The case against Descano centers on why Jalil — a man arrested multiple times — was never kept behind bars long enough for federal authorities to act. Republicans say that’s on the prosecutor. Democrats, led by Maryland Congressman Jamie Raskin, pointed the finger elsewhere: at ICE, which reportedly had Jalil in custody for nearly two years and still didn’t deport him.

“Why wasn’t he removed by ICE? They’re the only ones who’ve got the power to kick him out of the country.”— Rep. Jamie Raskin (D-MD)

It’s a genuinely complicated question, and the honest answer is that multiple systems seem to have failed at once. But complicated doesn’t play well in a hearing room, and Thursday was not a day for nuance.

Republicans also grilled Descano on a separate case — Hiram Rodriguez, arrested for breaking into an apartment and attempting to abduct a four-year-old girl. Descano’s office agreed to a plea deal. Two different judges rejected it. “You know why he rejected it?” one congressman pressed. “He cited overwhelming evidence.” The exchange devolved quickly, with Descano trying to respond while being repeatedly talked over.

Sheriff Kincaid faced considerably less heat. She and committee Democrats were careful to remind everyone that immigration enforcement is a federal job — not something county sheriffs are equipped or legally obligated to carry out. Outside the hearing room, nearly 100 immigration advocates from Fairfax County lined the hallway in “Fairfax Strong” stickers. They weren’t there to defend Jalil. They were there to defend a county that has tried, however imperfectly, to maintain trust between immigrant communities and local police.
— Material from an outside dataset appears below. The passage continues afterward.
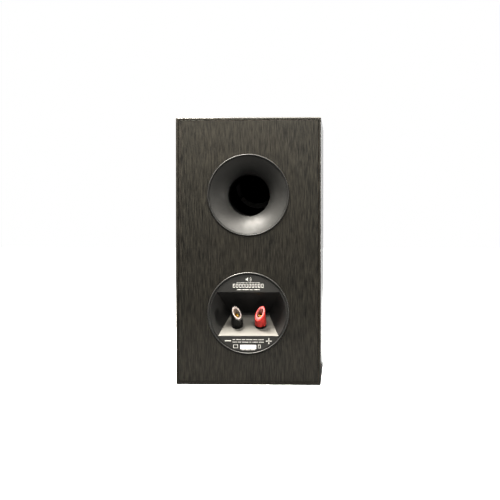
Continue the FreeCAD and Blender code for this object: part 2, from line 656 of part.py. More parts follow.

None of that made it into the hearing in any meaningful way.

What did make it in: Stephanie Minter’s photos, cycling on a screen behind her mother as Cheryl spoke through tears about a preventable failure. “I should not have to carry this pain,” she said. She’s right. She shouldn’t. But she does — and as of Thursday, there’s still no consensus on who exactly handed it to her.

The hearing may be over, but Descano isn’t out of the woods. A Department of Justice investigation into his office — reportedly examining whether it has discriminated in its prosecutorial decisions — is now open. That story is still being written.